Learning Asynchronous Common and Individual Functional Brain Network for AD Diagnosis

Construction and analysis of functional brain network (FBN) with rs-fMRI is a promising method to diagnose functional brain diseases. Traditional methods usually construct FBNs at the individual level for feature extraction and classification. There are several issues with these approaches. Firstly, due to the unpredictable interferences of noises and artifacts in rs-fMRI, these individual-level FBNs have large variability, leading to instability and unsatisfactory diagnosis accuracy. Secondly, the construction and analysis of FBNs are conducted in two successive steps without negotiation with or joint alignment for the target task. In this case, the two steps may not cooperate well. To address these issues, we propose to learn common and individual FBNs adaptively within the Transformer framework.
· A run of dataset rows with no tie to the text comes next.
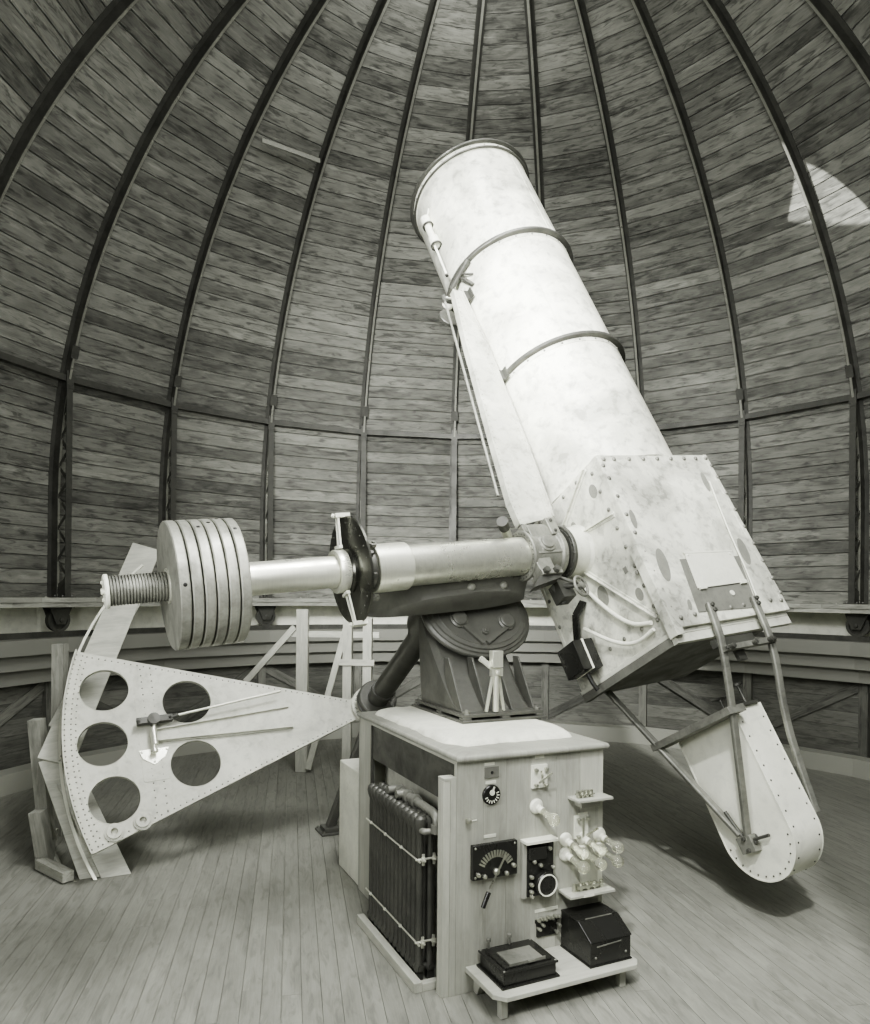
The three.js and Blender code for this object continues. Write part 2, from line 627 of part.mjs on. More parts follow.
// A flat case with a round end, between the legs of a frame below the mirror box
function makePlateHolder() {
  const low = BOX_LOW - GAP;
  const face = BOX_HALF + GAP + 26;
  const [caseX0, caseX1] = [-134, 100];
  const clamp = [caseX0 - GAP - 50, caseX0 - GAP];
  const beside = caseX0 - GAP - 25;
  const legs = [
    [[-301, low - 28, -440], [beside, -1839, -40]],
    [[-184, -655, face], [-238, -946, face], [beside, -1900, -12]],
    [[186, -655, face], [150, -962, face], [140, -1380, 330], [caseX1 + GAP + 23, -1850, 265]],
  ];
  const bars = legs.flatMap((points) => points.slice(1).map((end, i) => bar(points[i], end, 44)));
  const plate = block(-340, 340, low - 25, low, -BOX_HALF, 400);
  const tie = block(-262, clamp[1], -1255, -1205, -310, 362);
  const upperTie = block(-240, 170, -950, -910, face - 20, face + 20);
  const foot = block(...clamp, -1940, -1850, -60, 40);
  piece(tube, 'holder_frame', join(plate, ...bars, tie, upperTie, foot), IRON);
  const middle = 33;
  const half = 244;
  const centre = -1868;
  const outline = [
    [middle + half, -1212], [middle - half, -1212], ...arc(half, 180, 360, 12, middle, centre),
  ];
  piece(tube, 'holder_case', sideways(outline, caseX0, caseX1), PALE_PAINT);
}

setPolarFrame();
makeFloor();
makeDrum();
makeDoor();
makeCurb();
makeTrack();
makeSill();
makeShell();
makeRibs();
makeSlit();
makeShutters();
makePier();
makePedestal();
makeGuide();
makePolar();
makeDeclination();
makeTube();
makePlateHolder();

export default observatory;
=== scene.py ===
"""An observatory dome and its reflecting telescope, laid out as an add-on.

Each piece is a closed parametric surface: a profile carried along a path or a board between
corners, computed as whole arrays. Shapes are worked in millimetres in the frame of what they
belong to (building, meridian mount, polar body, tube) and end in metres in the CAD frame.
"""

import json
import math

import bmesh
import bpy
import numpy as np
from bpy.props import FloatProperty, PointerProperty
from mathutils import Matrix
from mathutils.geometry import delaunay_2d_cdt


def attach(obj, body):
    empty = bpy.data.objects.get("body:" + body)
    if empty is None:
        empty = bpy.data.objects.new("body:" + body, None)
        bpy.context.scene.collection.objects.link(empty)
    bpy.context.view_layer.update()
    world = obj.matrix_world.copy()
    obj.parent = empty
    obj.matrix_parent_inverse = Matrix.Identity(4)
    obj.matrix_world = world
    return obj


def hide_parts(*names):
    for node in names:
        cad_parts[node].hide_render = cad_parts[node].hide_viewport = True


bl_info = {
    "name": "Observatory dome",
    "version": (1, 0, 0),
    "blender": (4, 5, 0),
    "location": "View3D > Sidebar > Observatory",
    "description": "Builds the looks of an observatory dome and its telescope round the CAD frame",
    "category": "Object",
}

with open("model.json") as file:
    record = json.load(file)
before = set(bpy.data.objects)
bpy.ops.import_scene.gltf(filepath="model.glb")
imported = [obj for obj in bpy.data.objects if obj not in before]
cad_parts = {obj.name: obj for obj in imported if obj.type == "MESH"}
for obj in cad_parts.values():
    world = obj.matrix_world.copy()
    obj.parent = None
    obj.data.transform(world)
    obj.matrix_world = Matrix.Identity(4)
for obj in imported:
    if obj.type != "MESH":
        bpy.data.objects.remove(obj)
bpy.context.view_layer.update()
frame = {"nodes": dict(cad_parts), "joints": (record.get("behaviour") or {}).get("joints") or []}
rng = np.random.default_rng(5)
DONE = {"FINISHED"}

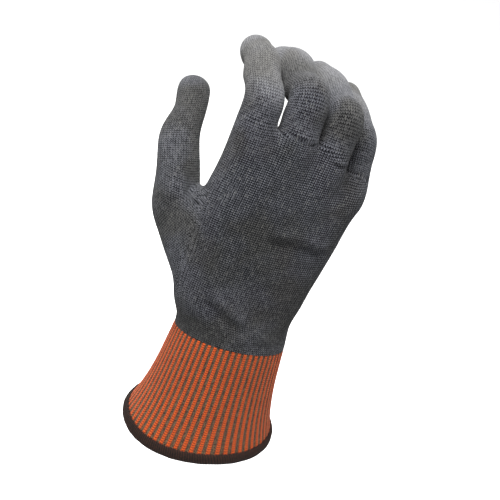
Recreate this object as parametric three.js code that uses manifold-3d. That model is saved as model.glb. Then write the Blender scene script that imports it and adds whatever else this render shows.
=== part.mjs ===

The common FBN is shared, and it would regularize the FBN construction as prior knowledge, alleviating the variability and enabling the network to focus on these disease-specific individual functional connectivities (FCs). Both the common and individual FBNs are built by specially designed modules, whose parameters are jointly optimized with the rest of the network for FBN analysis in an end-to-end manner, improving the flexibility and discriminability of the model. Another limitation of the current methods is that the FCs are only measured with synchronous rs-fMRI signals of brain regions and ignore their possible asynchronous functional interactions. To better capture the actual FCs, the rs-fMRI signals are divided into short segments to enable modeling cross-spatiotemporal interactions. The superior performance of the proposed method is consistently demonstrated in early AD diagnosis tasks on ADNI2 and ADNI3 data sets.